**SHORT PROBLEM**
Repeat each line of the material exactly.

**SUPPLIED MATERIAL**
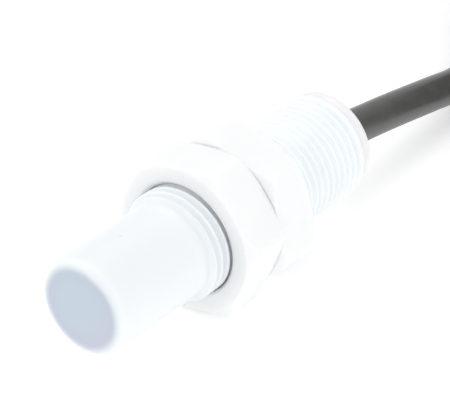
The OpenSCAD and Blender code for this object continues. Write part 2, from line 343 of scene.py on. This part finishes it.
class Shader:
    """The node tree of one material, around its Principled shader."""

    def __init__(self, name):
        self.material = bpy.data.materials.new(name)
        self.material.use_nodes = True
        self.tree = self.material.node_tree
        self.surface = self.tree.nodes["Principled BSDF"]

    def join(self, value, socket):
        """Links a value that is a socket, and sets any other value on the socket itself."""
        if isinstance(value, Value):
            self.tree.links.new(value.socket, socket)
        else:
            socket.default_value = value

    def node(self, kind, settings=None, inputs=(), output=0):
        """Adds a node: its settings first, then the values or links of its sockets."""
        made = self.tree.nodes.new(kind)
        for key, value in (settings or {}).items():
            setattr(made, key, value)
        for key, value in inputs.items() if isinstance(inputs, dict) else enumerate(inputs):
            self.join(value, made.inputs[key])
        return Value(self, made.outputs[output])

    def place(self):
        """The object's own coordinates, which are metres in the frame."""
        return self.node("ShaderNodeTexCoord", output="Object")

    def parts(self, vector):
        """The three components of a vector."""
        split = self.node("ShaderNodeSeparateXYZ", inputs=[vector])
        return [Value(self, output) for output in split.socket.node.outputs]

    def noise(self, scale, detail=3.0, roughness=0.5, vector=None):
        """Noise of about 0.2 to 0.8, with so many waves a metre unless the vector is scaled."""
        return self.node("ShaderNodeTexNoise", inputs={
            "Vector": vector or self.place(), "Scale": scale, "Detail": detail,
            "Roughness": roughness})

    def mix(self, factor, first, second):
        """Colour mix from first, at factor 0, to second, at factor 1."""
        return self.node("ShaderNodeMix", {"data_type": "RGBA"},
                         {0: factor, 6: rgba(first), 7: rgba(second)}, output=2)

    def bump(self, height, strength, distance):
        """A normal tilted by the slope of a height."""
        return self.node("ShaderNodeBump", inputs={
            "Height": height, "Strength": strength, "Distance": distance})

    def set(self, **inputs):
        """Sets or links the Principled shader's sockets; an underscore stands for a space."""
        for key, value in inputs.items():
            self.join(value, self.surface.inputs[key.replace("_", " ")])
        return self.material


def rgba(colour):
    """A colour as a colour socket takes it, with full alpha unless it is a link."""
    return colour if isinstance(colour, Value) else (*colour, 1.0)


def shade(colour, factor):
    """A colour made darker or lighter by a factor."""
    return tuple(min(1.0, part * factor) for part in colour)


def finish_with(piece, material):
    """Gives a piece its material."""
    piece.data.materials.clear()
    piece.data.materials.append(material)


# ---- Materials ----

def moulded_plastic(name, colour, roughness, grain, variation=0.05):
    """Moulded plastic: slow colour drift, uneven gloss and the fine grain of the mould."""
    shader = Shader(name)
    drift = shader.noise(180, 2)
    cloud = shader.noise(900, 3)
    grain_height = shader.noise(5200, 2, 0.6)
    base = shader.mix(drift.step(0.3, 0.7), shade(colour, 1 - variation), colour)
    return shader.set(
        Base_Color=shader.mix(cloud.step(0.45, 0.8) * 0.5, base, shade(colour, 1 + variation)),
        Roughness=cloud * 0.16 + (roughness - 0.08),
        Normal=shader.bump(grain_height, grain, 0.01 * MM))


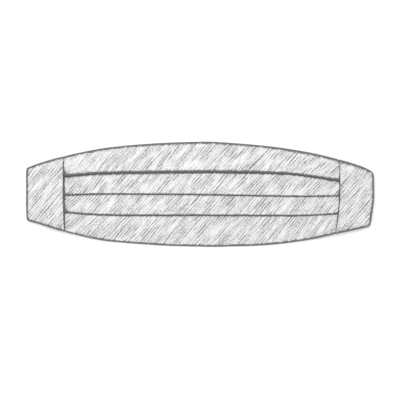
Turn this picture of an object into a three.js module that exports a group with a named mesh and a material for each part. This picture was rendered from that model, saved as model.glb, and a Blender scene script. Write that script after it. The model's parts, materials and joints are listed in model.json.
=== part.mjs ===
// A cummerbund: a pleated waist sash lying flat on a surface, front up, with its strap fastened behind it.
// Millimetres. X runs along the sash, +Y points to its upper edge, and +Z up from the surface.
// The origin is on the surface, under the middle of the sash.

import * as THREE from "three";

// The sash
const sashLength = 410;
const sashHeight = 121.5; // at the middle, from the lower edge to the upper
const clothWall = 1;
const layerGap = 0.25; // air between two layers of one folded cloth
const pieceGap = 0.3; // air between two pieces
const tuckAtMiddle = 6; // how far a fold reaches over the strip below it
const stripSwell = 0.5; // how far a strip bows out between its folds
const climbStart = 0.45; // the share of a strip's width that lies flat before it climbs onto its own tuck
const backSeamDepth = 8; // from the upper edge to the seam that closes the cloth behind
const pinchLength = 6; // over which the cloth narrows to enter an end tab
const drapeLength = 70; // from an end tab to where the cloth's long edges lie on the surface
const sashStations = 26; // cross-sections along the pleated cloth

// The end tabs
const tabWall = 1;
const tabOverlap = 8; // the least length of pleated cloth inside a tab
const tabTaperStart = 5; // past the end of that cloth, where the tab starts to thin
const tabEndHollow = 1; // air between its two faces at the end
const tabStations = 8; // cross-sections from a tab's mouth to its round end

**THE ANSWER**
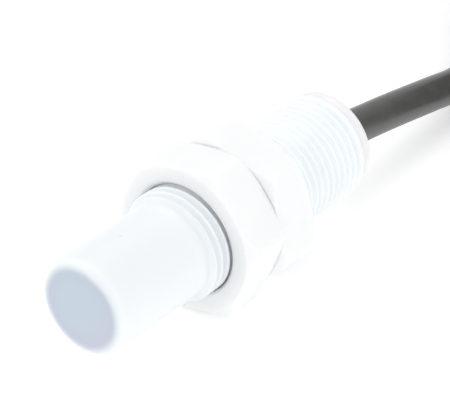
The OpenSCAD and Blender code for this object continues. Write part 2, from line 343 of scene.py on. This part finishes it.
class Shader:
    """The node tree of one material, around its Principled shader."""

    def __init__(self, name):
        self.material = bpy.data.materials.new(name)
        self.material.use_nodes = True
        self.tree = self.material.node_tree
        self.surface = self.tree.nodes["Principled BSDF"]

    def join(self, value, socket):
        """Links a value that is a socket, and sets any other value on the socket itself."""
        if isinstance(value, Value):
            self.tree.links.new(value.socket, socket)
        else:
            socket.default_value = value

    def node(self, kind, settings=None, inputs=(), output=0):
        """Adds a node: its settings first, then the values or links of its sockets."""
        made = self.tree.nodes.new(kind)
        for key, value in (settings or {}).items():
            setattr(made, key, value)
        for key, value in inputs.items() if isinstance(inputs, dict) else enumerate(inputs):
            self.join(value, made.inputs[key])
        return Value(self, made.outputs[output])

    def place(self):
        """The object's own coordinates, which are metres in the frame."""
        return self.node("ShaderNodeTexCoord", output="Object")

    def parts(self, vector):
        """The three components of a vector."""
        split = self.node("ShaderNodeSeparateXYZ", inputs=[vector])
        return [Value(self, output) for output in split.socket.node.outputs]

    def noise(self, scale, detail=3.0, roughness=0.5, vector=None):
        """Noise of about 0.2 to 0.8, with so many waves a metre unless the vector is scaled."""
        return self.node("ShaderNodeTexNoise", inputs={
            "Vector": vector or self.place(), "Scale": scale, "Detail": detail,
            "Roughness": roughness})

    def mix(self, factor, first, second):
        """Colour mix from first, at factor 0, to second, at factor 1."""
        return self.node("ShaderNodeMix", {"data_type": "RGBA"},
                         {0: factor, 6: rgba(first), 7: rgba(second)}, output=2)

    def bump(self, height, strength, distance):
        """A normal tilted by the slope of a height."""
        return self.node("ShaderNodeBump", inputs={
            "Height": height, "Strength": strength, "Distance": distance})

    def set(self, **inputs):
        """Sets or links the Principled shader's sockets; an underscore stands for a space."""
        for key, value in inputs.items():
            self.join(value, self.surface.inputs[key.replace("_", " ")])
        return self.material


def rgba(colour):
    """A colour as a colour socket takes it, with full alpha unless it is a link."""
    return colour if isinstance(colour, Value) else (*colour, 1.0)


def shade(colour, factor):
    """A colour made darker or lighter by a factor."""
    return tuple(min(1.0, part * factor) for part in colour)


def finish_with(piece, material):
    """Gives a piece its material."""
    piece.data.materials.clear()
    piece.data.materials.append(material)


# ---- Materials ----

def moulded_plastic(name, colour, roughness, grain, variation=0.05):
    """Moulded plastic: slow colour drift, uneven gloss and the fine grain of the mould."""
    shader = Shader(name)
    drift = shader.noise(180, 2)
    cloud = shader.noise(900, 3)
    grain_height = shader.noise(5200, 2, 0.6)
    base = shader.mix(drift.step(0.3, 0.7), shade(colour, 1 - variation), colour)
    return shader.set(
        Base_Color=shader.mix(cloud.step(0.45, 0.8) * 0.5, base, shade(colour, 1 + variation)),
        Roughness=cloud * 0.16 + (roughness - 0.08),
        Normal=shader.bump(grain_height, grain, 0.01 * MM))


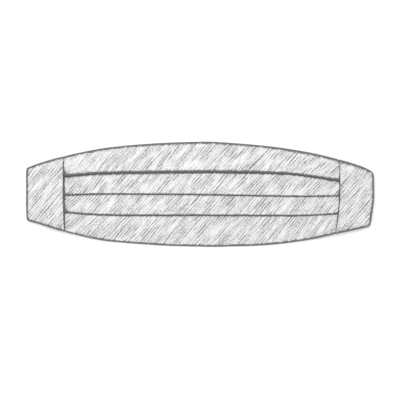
Turn this picture of an object into a three.js module that exports a group with a named mesh and a material for each part. This picture was rendered from that model, saved as model.glb, and a Blender scene script. Write that script after it. The model's parts, materials and joints are listed in model.json.
=== part.mjs ===
// A cummerbund: a pleated waist sash lying flat on a surface, front up, with its strap fastened behind it.
// Millimetres. X runs along the sash, +Y points to its upper edge, and +Z up from the surface.
// The origin is on the surface, under the middle of the sash.

import * as THREE from "three";

// The sash
const sashLength = 410;
const sashHeight = 121.5; // at the middle, from the lower edge to the upper
const clothWall = 1;
const layerGap = 0.25; // air between two layers of one folded cloth
const pieceGap = 0.3; // air between two pieces
const tuckAtMiddle = 6; // how far a fold reaches over the strip below it
const stripSwell = 0.5; // how far a strip bows out between its folds
const climbStart = 0.45; // the share of a strip's width that lies flat before it climbs onto its own tuck
const backSeamDepth = 8; // from the upper edge to the seam that closes the cloth behind
const pinchLength = 6; // over which the cloth narrows to enter an end tab
const drapeLength = 70; // from an end tab to where the cloth's long edges lie on the surface
const sashStations = 26; // cross-sections along the pleated cloth

// The end tabs
const tabWall = 1;
const tabOverlap = 8; // the least length of pleated cloth inside a tab
const tabTaperStart = 5; // past the end of that cloth, where the tab starts to thin
const tabEndHollow = 1; // air between its two faces at the end
const tabStations = 8; // cross-sections from a tab's mouth to its round end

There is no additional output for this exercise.